On Nov. 18, 1999, the district court reimposed the original gag order effective at the close of the polls two days later. Brown objected, but the district court responded that it believed that the order was necessary because of pretrial publicity. The court stated again that it would consider modifications. Brown later proposed that the gag order should only apply to counsel, not parties or witnesses. The court denied Brown’s motion. Brown then appealed to the U.S. Court of Appeals in New Orleans (5th Cir.).

A three-judge panel of the appellate court unanimously rejected Brown’s appeal. In an opinion by Justice Will Garwood that was joined by Chief Justice Carolyn Dineen King and Justice Harold R. DeMoss, the court articulated a new, less restrictive standard for placing gag orders on trial participants.

The appellate panel first concluded that it could exercise its jurisdiction to hear the appeal of the gag order even though the underlying case had not yet been tried. It also explained that unlike the defendants in the concluded Edwards trial — who had unsuccessfully attempted to persuade a different Court of Appeals panel to take up their objection to the gag order in that case while it was still pending — Brown had objected immediately to the gag order and had pursued his objection vigorously.

The appellate court then analyzed Brown’s claim that the gag order violates his rights under the First Amendment.

“Intense publicity surrounding a criminal proceeding — what Justice Frankfurter referred to as ‘trial by newspaper’ — poses significant and well-known dangers to a fair trial,” particularly to the ability to obtain an unbiased jury, according to the court. But it added that a gag order exhibits the characteristics of a prior restraint — a “predetermined judicial prohibition restraining specified expression” — that can affect the First Amendment rights of trial participants just as they affect the media’s exercise of First Amendment rights.

The court noted the distinction in First Amendment protection afforded participants in the litigation and the general public, noting that gag orders on trial participants are evaluated under a less stringent standard than gag orders on the press. The court concluded that although the test for the media had been well established through a line of U.S. Supreme Court cases, the proper test to apply to a gag order affecting only trial participants varied throughout the federal circuits.

The court noted that “It seems plain that the ‘clear and present danger’ test, and the variants thereof, are appropriate for protecting the unique role of the press as the public’s ‘eyes and ears’ into the criminal justice system.” For trial participants in the Fifth Circuit, however, the court held that “if the district court determines that there is a ‘substantial likelihood’ (or perhaps even merely a ‘reasonable likelihood,’ a matter we do not reach) that extrajudicial commentary by trial participants will undermine a fair trial, then it may impose a gag order on the participants, as long as the order is also narrowly tailored and the least restrictive means available.
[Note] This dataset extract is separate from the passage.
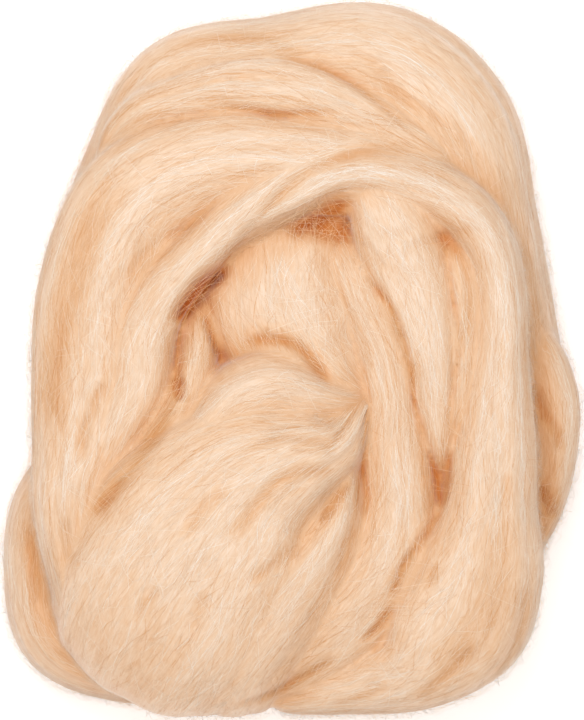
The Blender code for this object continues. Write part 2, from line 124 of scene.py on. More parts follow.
RUNS = {
    # The loop nearest the surface, which shows all round the rim.
    "outer_loop": Run(lobes=1.0, cover=13, stations=[
        (26, -84, 16, 30, 32), (-12, -91, 16, 32, 34), (-46, -93, 16, 28, 34),
        (-70, -85, 17, 29, 35), (-76, -65, 18, 27, 37), (-74, -47, 18, 27, 37),
        (-66, -33, 18, 26, 36), (-60, -8, 20, 30, 36), (-59, 28, 20, 34, 38),
        (-49, 61, 21, 32, 40), (-34, 83, 24, 37, 46), (-7, 88, 26, 37, 48),
        (26, 89, 27, 43, 52), (48, 72, 28, 43, 52), (60, 42, 26, 33, 46),
        (66, 12, 22, 32, 40), (70, -12, 20, 32, 38), (70, -32, 19, 34, 36),
        (63, -54, 17, 32, 35), (46, -76, 16, 32, 34), (16, -89, 16, 32, 34),
        (-20, -86, 16, 30, 32),
    ]),
    "side_fold": Run(lobes=0.6, cover=16, stations=[
        (66, 22, 24, 7, 10), (72, 11, 27, 11, 13), (78, -1, 29, 15, 17),
        (81, -14, 29, 17, 19), (81, -27, 27, 16, 19), (79, -40, 25, 15, 18),
        (75, -52, 22, 13, 15), (68, -64, 17, 10, 12),
    ]),
    # Two thin ribs between the outer loop and the arch.
    "upper_rib": Run(lobes=0.4, cover=18, stations=[
        (-58, 48, 30, 6, 12), (-56, 68, 37, 7, 13), (-47, 79, 42, 8, 14),
        (-36, 84, 45, 8, 14), (-22, 88, 47, 8, 14), (-8, 89, 48, 9, 14),
        (6, 86, 48, 10, 14), (20, 79, 48, 11, 14), (35, 71, 46, 12, 14),
        (50, 61, 42, 8, 13),
    ]),
    "lower_rib": Run(lobes=0.6, cover=18, stations=[
        (-54, 46, 32, 8, 13), (-54, 65, 38, 9, 14), (-45, 75, 43, 11, 16),
        (-34, 79, 46, 12, 17), (-20, 81, 48, 15, 18), (-5, 81, 49, 17, 19),
        (8, 78, 49, 17, 19), (20, 73, 48, 16, 18), (36, 66, 47, 17, 17),
        (51, 56, 44, 13, 16),
    ]),
    # The wide arch, in three overlapping bands. The last is its lip, which turns down the right side.
    "arch_outer": Run(lobes=1.0, cover=18, stations=[
        (-44, -98, 20, 22, 30), (-57, -84, 31, 26, 32), (-63, -64, 38, 26, 34),
        (-66, -44, 41, 29, 36), (-62, -24, 41, 38, 36), (-59, -2, 41, 44, 36),
        (-57, 21, 41, 44, 36), (-47, 46, 43, 43, 36), (-24, 59, 45, 39, 34),
        (3, 60, 46, 34, 32), (28, 56, 45, 30, 30), (48, 48, 43, 28, 27),
        (60, 34, 38, 16, 22),
    ]),
    "arch_middle": Run(lobes=0.8, cover=18, stations=[
        (-68, -54, 38, 6, 14), (-63, -43, 43, 9, 20), (-58, -32, 46, 15, 24),
        (-53, -20, 48, 21, 26), (-48, -8, 49, 23, 26), (-46, 6, 49, 23, 26),
        (-40, 20, 50, 21, 24), (-26, 36, 52, 18, 22), (-10, 50, 53, 18, 20),
        (6, 60, 52, 17, 20), (22, 64, 50, 15, 18), (40, 58, 46, 12, 16),
        (54, 47, 42, 8, 12),
    ]),
    "lip_and_side": Run(lobes=1.0, cover=18, stations=[
        (-40, 4, 42, 7, 10), (-37, 23, 48, 9, 13), (-27, 35, 53, 11, 15),
        (-13, 44, 54, 13, 15), (0, 51, 54, 14, 15), (12, 57, 54, 15, 16),
        (25, 58, 53, 17, 18), (40, 53, 51, 20, 20), (52, 46, 50, 19, 24),
        (60, 35, 50, 18, 25), (63, 20, 49, 18, 26), (63, 5, 49, 19, 27),
        (62, -10, 48, 24, 28), (61, -28, 48, 29, 30), (60, -44, 48, 31, 33),
        (57, -62, 47, 42, 38), (49, -80, 43, 48, 42), (37, -92, 37, 34, 42),
        (13, -99, 32, 20, 36), (-8, -103, 26, 12, 24),
    ]),
    # The strands that hang in the hollow of the arch.
    "web": Run(lobes=0.8, cover=20, stations=[
        (18, 62, 47, 10, 12), (25, 53, 51, 20, 18), (32, 40, 52, 29, 20),
        (37, 26, 51, 30, 20), (41, 12, 52, 25, 20), (43, 0, 51, 21, 20),
        (44, -12, 50, 18, 18), (45, -23, 50, 12, 16), (46, -36, 45, 7, 11),
    ]),
    "sliver": Run(lobes=0.3, cover=20, stations=[
        (49, 40, 42, 6, 8), (51, 30, 51, 11, 13), (53, 18, 53, 11, 13),
        (53, 6, 53, 10, 13), (53, -6, 52, 11, 13), (51, -18, 51, 9, 12),
        (50, -28, 49, 7, 11),
    ]),
    "inner_lobe": Run(lobes=0.8, cover=20, stations=[
        (-2, 54, 30, 38, 16), (-3, 46, 40, 44, 19), (-4, 37, 45, 47, 20),
        (-4, 27, 46, 49, 22), (-2, 15, 46, 51, 24), (4, 2, 47, 46, 24),
        (13, -6, 48, 30, 20), (21, -11, 46, 12, 14), (25, -18, 41, 6, 8),
    ]),
    "inner_band": Run(lobes=0.8, cover=20, stations=[
        (9, 47, 36, 10, 10), (13, 38, 43, 13, 14), (18, 26, 47, 18, 18),
        (23, 15, 47, 20, 20), (28, 3, 47, 21, 21), (31, -12, 47, 21, 22),
        (31, -26, 47, 28, 24), (32, -42, 47, 30, 26), (30, -58, 47, 37, 30),
        (18, -74, 43, 43, 34), (2, -88, 36, 34, 34), (-10, -97, 28, 24, 28),
    ]),
    "tuck": Run(lobes=0.4, cover=20, stations=[
        (-27, 24, 38, 7, 10), (-29, 12, 46, 12, 14), (-29, 2, 50, 13, 16),
        (-33, -12, 53, 13, 17), (-42, -26, 52, 13, 17), (-52, -40, 48, 12, 16),
        (-60, -52, 42, 10, 14),
    ]),
    # The broad fans that spread from the pinch at the middle to the lower left.
    "fan_edge": Run(lobes=0.8, cover=18, stations=[
        (25, -9, 42, 6, 9), (15, -13, 49, 14, 20), (5, -12, 51, 22, 27),
        (-6, -10, 52, 27, 30), (-16, -13, 52, 25, 31), (-25, -22, 51, 23, 31),
        (-34, -34, 49, 22, 31), (-44, -47, 46, 23, 32), (-54, -63, 41, 26, 32),
        (-61, -80, 32, 20, 30),
    ]),
    "upper_fan": Run(lobes=0.8, cover=18, stations=[
        (25, -9, 43, 5, 7), (19, -17, 51, 11, 17), (13, -26, 54, 23, 27),
        (2, -31, 55, 40, 34), (-12, -39, 54, 62, 41), (-25, -55, 51, 78, 46),
        (-36, -73, 44, 82, 50), (-43, -85, 33, 70, 46), (-45, -89, 20, 60, 36),
    ]),
    "lower_fan": Run(lobes=0.8, cover=18, stations=[
        (24, -13, 41, 4, 7), (19, -28, 50, 9, 16), (15, -41, 51, 17, 25),
        (9, -54, 51, 31, 32), (-3, -68, 48, 41, 38), (-14, -82, 43, 42, 42),
        (-20, -92, 32, 40, 38), (-22, -95, 20, 34, 30),
    ]),
    # Folds inside the bundle, which fill it and lie flat on the surface.
    "left_base": Run(lobes=0.6, cover=6, stations=[
        (-34, -82, 18, 40, 36), (-36, -40, 18, 48, 38), (-36, 10, 18, 46, 38),
        (-26, 66, 18, 40, 36),
    ]),
    "right_base": Run(lobes=0.6, cover=6, stations=[
        (22, -82, 18, 44, 36), (34, -40, 18, 50, 38), (36, 10, 18, 50, 38),
        (26, 64, 18, 44, 36),
    ]),
    "middle_base": Run(lobes=0.6, cover=6, stations=[
        (-4, -86, 17, 40, 36), (0, -30, 18, 46, 38), (-2, 30, 16, 46, 34),
        (0, 70, 17, 40, 36),
    ]),
    "left_core": Run(lobes=0.6, cover=8, stations=[
        (-14, 40, 32, 22, 18), (-20, 16, 38, 24, 18), (-22, -2, 41, 22, 18),
        (-36, -20, 41, 22, 19),
    ]),
    "inner_core": Run(lobes=0.6, cover=8, stations=[
        (30, 48, 26, 26, 20), (27, 24, 31, 42, 26), (18, 0, 32, 50, 26),
        (10, -30, 32, 56, 28), (4, -66, 30, 60, 30),
    ]),
}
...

This standard applies to both lawyers and parties.”

Having established this new standard, the court addressed the merits of the gag order. It concluded that the district court did identify a “substantial likelihood” that the extrajudicial comments of the trial participants would prejudice its ability to conduct fair trials in all three related cases. The appellate court noted that the district court had properly justified its denial of Brown’s attempt to modify the gag order because of fears that “[u]nrestricted statements by the participants in this trial would only serve to increase the volume of pre-trial publicity” and because pretrial publicity, especially in the form of extrajudicial comments by the parties, would taint the unsequestered jury already impaneled in the prior case involving Edwards as well as the pool from which the juries in the other two cases would be drawn.

The appellate court found that “the gag order in the present case is sufficiently narrow to eliminate substantially only that speech having a meaningful likelihood of materially impairing the court’s ability to conduct a fair trial.” The order allows for some “expression, including assertions of innocence, general statements about the nature of an allegation or defense, and statements of matters of public record,” and provides guidance about prohibited comments.

The court also determined that the gag order was the least restrictive means possible for the trial court to carry out its goals despite its decision not to discuss and reject less restrictive options first. “While it is undoubtedly good judicial practice for district courts to explicitly set forth on the record their consideration of such matters, we do not believe that this shortcoming requires us to vacate the present order,” the appellate court held. “The record sufficiently supports the district court’s clearly implied conclusion that the other measures suggested by [prior First Amendment jurisprudence] would be inappropriate or insufficient to adequately address the possible deleterious effects of enormous pretrial publicity on this case and the two related cases.”